Govt studies swine flu

Apr 27, 2009

THE Government is still studying the outbreak of swine flu in North America before coming up with measures to stop the spread of the virus to Uganda, officials of the health ministry and WHO said yesterday.

By Anthony Bugembe
AND AGENCIES

THE Government is still studying the outbreak of swine flu in North America before coming up with measures to stop the spread of the virus to Uganda, officials of the health ministry and WHO said yesterday.

“We have never experienced the disease here,” said Nicholas Kauta, the commissioner for livestock health and entomology.

“So we have to go back to our books to find out all the risk factors before we can come up with an official position or control measures.”

He noted that diagnosing and treating foreign diseases was difficult since there was no local experience available.

“We are going to work closely with the Government to come up with measures to stop the pandemic from entering Uganda,” said Benjamin Sensasi, the information officer of the World Health Organisation (WHO) in Uganda.

Governments around the world yesterday rushed to stop the spread of swine flu. The virus had killed 149 people in Mexico by press time and had spread to the United States, Canada and Europe.

While the virus has so far killed nobody outside Mexico, it has proved it can spread quickly between humans, raising fears that the world may be facing the flu pandemic.

The virus is widely called swine flu, although it has components of classic avian, human and swine flu viruses and has not actually been seen in pigs.

The outbreak has prompted several countries to ban the import of pork, but WHO says the virus does not spread by eating infected pork.

The US government has already declared a public health emergency while the European Union urged citizens to avoid non-essential travel to areas affected by swine flu.

Oil prices fell more than 3% to below $50 a barrel as investors feared a new blow to an already fragile global economy if trade flows are curbed and manufacturing is hit.

New York City has 45 confirmed or likely cases of swine flu and that number is expected to rise as testing of more than 100 sick students continued last night.

Spain became the first country in Europe to confirm a case of swine flu when a man who returned from a trip to Mexico last week was found to have the virus.

A New Zealand teacher and around a dozen students who recently returned from Mexico were also being treated as likely mild swine flu cases. Suspected cases were also reported in Britain, France, Italy and Israel.

In Mexico, schools throughout the country have been closed until May 6, while Mexico City authorities have shut bars, restaurants, cinemas and even churches to prevent the disease’s spread.

Many countries have stepped up surveillance at airports and ports, using thermal cameras and sensors to identify people with fever, and WHO has opened its 24-hour “war room” command centre.

Meanwhile, UN Secretary General Ban Ki-moon urged the world to make sure poor countries do not bear the brunt of a possible pandemic.

“The swine flu outbreak shows yet again that, in our interconnected world, no nation can deal with threats of such dimension on its own,” Ban told reporters.

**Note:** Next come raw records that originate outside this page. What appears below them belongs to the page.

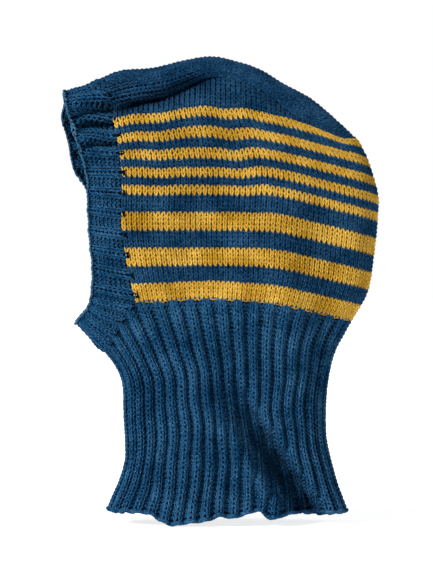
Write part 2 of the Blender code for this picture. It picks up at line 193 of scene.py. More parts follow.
def row_height(x, row):
    """Height of a row where it passes x: it drops to the chin and to the back of the head."""
    neck = np.clip(row / NECK_ROWS, 0, 1)
    level = HEM_Z + (CORNER_Z - HEM_Z) * neck + ROW_PITCH * np.maximum(row - NECK_ROWS, 0)
    chin = np.clip((CHIN_START - x) / CHIN_REACH, 0, 1.2) ** 1.2
    chin_drop = CHIN_DROP * neck ** 2 * chin * ramp(row, NECK_ROWS + CHIN_FADE_ROWS, NECK_ROWS)
    back_dip = dip(x) * (1.3 * ramp(neck, 0, 1) - 0.3)
    top_hump = TOP_HUMP * ramp(row, PANEL_TOP - HUMP_ROWS, PANEL_TOP)
    corner_hump = CORNER_HUMP * ramp(row, NECK_ROWS + HUMP_ROWS, NECK_ROWS)
    free = level - chin_drop - back_dip + bump(x, HUMP_X, HUMP_REACH) * (top_hump + corner_hump)
    tucked = smooth(STRIP_EDGE, x) - TUCK_CLEARANCE - TUCK_PITCH * (PANEL_TOP - row)
    return -TUCK_SOFTNESS * np.logaddexp(-free / TUCK_SOFTNESS, -tucked / TUCK_SOFTNESS)


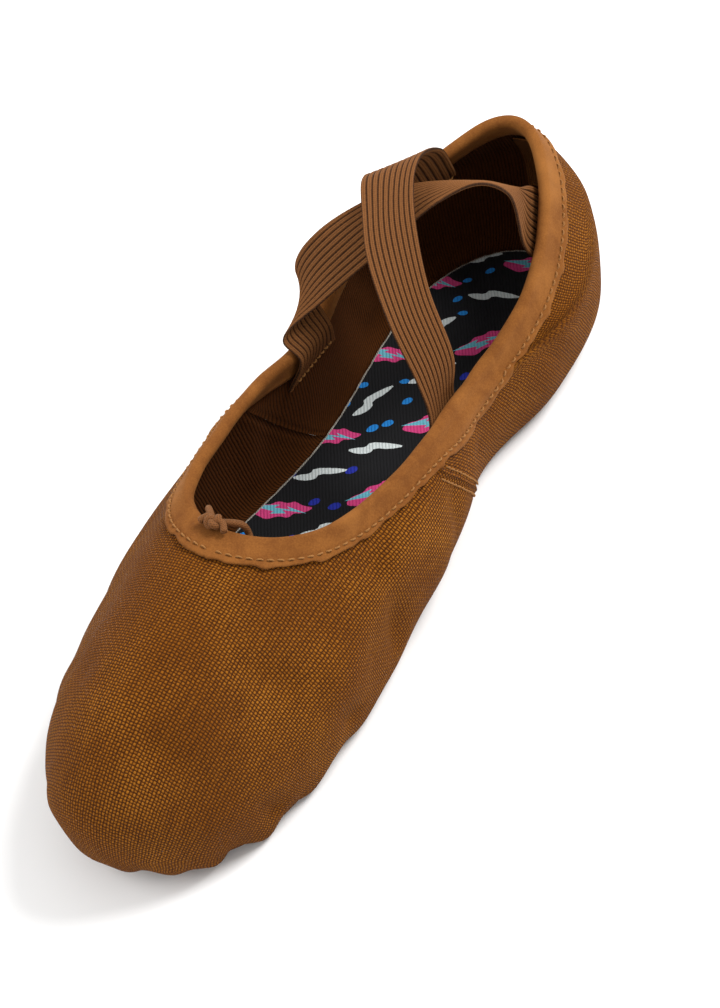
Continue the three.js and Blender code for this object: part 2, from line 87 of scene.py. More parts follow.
# stations from toe to heel: sole (x, share), widest line (x, share, z), ridge (x, share, z), swell, reach, lean
STATIONS = [
    ((0, -0.44), (0, -0.5, 22), (0, -0.175, THROAT_HIGH), (22, 38, -5)),
    ((25.9, -0.389), (26.7, -0.412, 16.5), (18.3, -0.133, THROAT_HIGH - 2.8), (19, 29, 13)),
    ((BALL - 5.5, -0.209), (BALL, -0.197, 17.5), (25.1, -0.036, THROAT_HIGH - 7.8), (17.5, 12, 43)),
    ((WAIST - 5.5, -0.016), (WAIST, 0.01, 22.5), (WAIST - 5.2, 0.064, WAIST_HIGH), (17.5, 6, 63)),
    ((WAIST - 9.5, 0.149), (WAIST - 4.5, 0.18, 23.5), (WAIST - 6.8, 0.171, WAIST_HIGH - 3.5), (14, 12, 69)),
    ((HEEL - 9, 0.359), (HEEL, 0.383, 21), (HEEL - 8.4, 0.328, HEEL_HIGH - 12), (14.7, 27.5, 55)),
    ((0, 0.4746), (0, 0.526, 26), (0, 0.4735, HEEL_HIGH), (12, 18, 60)),
]


# ---- the slipper's surface ----
def ring(points, mirrored=True):
    """A smooth closed curve through the stations and their mirror images, by degrees from the toe."""
    right = np.array(points, float)
    left = right[1:-1][::-1] * ([-1, 1, 1] if mirrored else [1, 1, 1])
    knots = np.vstack([right, left])
    slopes = np.zeros_like(knots)
    for _ in range(40):
        chord = np.roll(knots, -1, 0) - np.roll(knots, 1, 0)
        slopes = (3 * chord - np.roll(slopes, 1, 0) - np.roll(slopes, -1, 0)) / 4
    count = len(knots)

    def at(turn):
        place = (np.asarray(turn, float) / 360 % 1) * count
        first = np.floor(place).astype(int) % count
        last = (first + 1) % count
        t = (place - np.floor(place))[..., None]
        return ((2 * t**3 - 3 * t**2 + 1) * knots[first] + (t**3 - 2 * t**2 + t) * slopes[first]
                + (3 * t**2 - 2 * t**3) * knots[last] + (t**3 - t**2) * slopes[last])
    return at


def bezier(a, b, c, d, t):
    t = t[..., None]
    s = 1 - t
    return s**3 * a + 3 * s**2 * t * b + 3 * s * t**2 * c + t**3 * d


sole_line = ring([(s[0][0], s[0][1] * SLIPPER_LENGTH, SOLE_HIGH) for s in STATIONS])
wide_line = ring([(s[1][0], s[1][1] * SLIPPER_LENGTH, s[1][2]) for s in STATIONS])
top_line = ring([(s[2][0], s[2][1] * SLIPPER_LENGTH, s[2][2]) for s in STATIONS])
profile = ring([s[3] for s in STATIONS], mirrored=False)
CORNER_FLAT, CORNER_UPRIGHT = 0.7, 0.62


def with_height(points, height):
    flat = points.copy()
    flat[..., 2] = height
    return flat


# how the cloth sways from the pattern near the ridge: turn, reach in degrees, and the shift (x, y, z) in mm
SWAYS = [(226, 17, (-2.6, 0, 1.2)), (180, 20, (0, 0, 1.0))]


def skin(turn, climb):
    """The canvas's outside, by degrees from the toe and climb: 0 under the sole, 0.5 at the widest, 1 on top."""
    turn, climb = np.broadcast_arrays(np.asarray(turn, float), np.asarray(climb, float))
    sole, wide, top, form = sole_line(turn), wide_line(turn), top_line(turn), profile(turn)
    low_flat = with_height(sole + (wide - sole) * CORNER_FLAT, sole[..., 2])
    low_up = with_height(wide, wide[..., 2] + (sole[..., 2] - wide[..., 2]) * CORNER_UPRIGHT)
    low = bezier(sole, low_flat, low_up, wide, np.clip(climb * 2, 0, 1))
    lean = np.radians(form[..., 2])
    inward = (top - wide)[..., :2]
    inward = inward / np.linalg.norm(inward, axis=-1, keepdims=True)
    high_up = with_height(wide, wide[..., 2] + form[..., 0])
    high_flat = top.copy()
    high_flat[..., :2] -= inward * (np.cos(lean) * form[..., 1])[..., None]
    high_flat[..., 2] -= np.sin(lean) * form[..., 1]
    high = bezier(wide, high_up, high_flat, top, np.clip(climb * 2 - 1, 0, 1))
    wall_point = np.where((climb <= 0.5)[..., None], low, high)
    for middle, reach, shift in SWAYS:
        share = np.exp(-(((turn % 360) - middle) / reach)**2) * np.clip(climb, 0, 1)**2
        wall_point = wall_point + share[..., None] * np.array(shift, float)
    return wall_point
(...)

He added that if the outbreak becomes a pandemic, global solidarity will be crucial.

“Poorer nations are especially vulnerable,” he said. “They have been hit hard by other crises this year, food, energy, the global economy, climate change. We must ensure that they are not also hit disproportionately hard by a potential health crisis.”

He said that the World Bank and other UN agencies would “mobilise to ensure that countries needing additional financial resources to combat an epidemic will have them.”

Health activists have warned that developing countries could struggle to access the drugs as deals securing medicines for wealthy governments could drain the global supply chain.

Developing a vaccine against the variety of swine flu circulating will take several months, experts have said.

Facts about swine flu
Symptoms:
Fever, cough, sore throat, body aches, headache, chills, fatigue and lack of appetite

Spread:
From person-to-person through coughing and sneezing or through contact with infected pigs, not by eating pork

Treatment:
Antiviral drugs Tamiflu, made by Swiss drugmaker Roche Holding, or Relenza, made by GlaxoSmithKline.